Like going swimming in an alpine lake, in the middle of October, at 12,000 feet. It was glorious.


And really freakin’ cold!

We toodled back to the highway and basked in the sun while Chad put his running background to use and literally ran the shuttle for us.


Good work, team!

We ended the day at Elevations Brewing and Poco’s Burrito food cart in Poncha Springs. No colors were seen, but no one seemed to be complaining.

The next morning, we made good on our promise to show them fall colors. With a rental Jeep Cherokee, we had no problem driving to Blanks Cabin where we knew there’d be trees with leaves of the yellow variety.


As yes. Those.


We hiked to the meadow and laid down for a nap, watching gusts of wind send leaves spiraling to the ground. Fall was still holding on.

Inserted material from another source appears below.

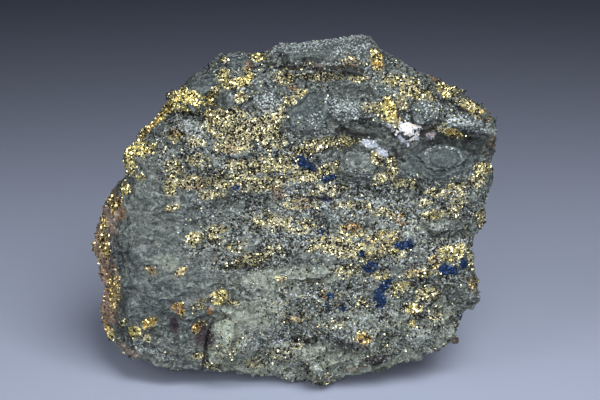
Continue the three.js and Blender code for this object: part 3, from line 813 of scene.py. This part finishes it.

Chad and Kendall had to aim for the airport after dropping Scott and I off at the campsite. We watched them drive away and asked, ‘Now what?’ We’d planned our trip to Salida to be bookended by visits from friends, and now we had an open slate with four more days of good weather.

I had one more adventure on my Colorado list that I’d been wanting to do for years. It was time to get on it.


3 thoughts on “A final week in Salida

  1. Those are some great bird shots. What kind of camera did you get?

  2. I got a Nikon CoolPix S9700. It’s a point and shoot with a 30x zoom. It’s definitely bigger than other point and shoots I’ve had, but the zoom on it…is awesome!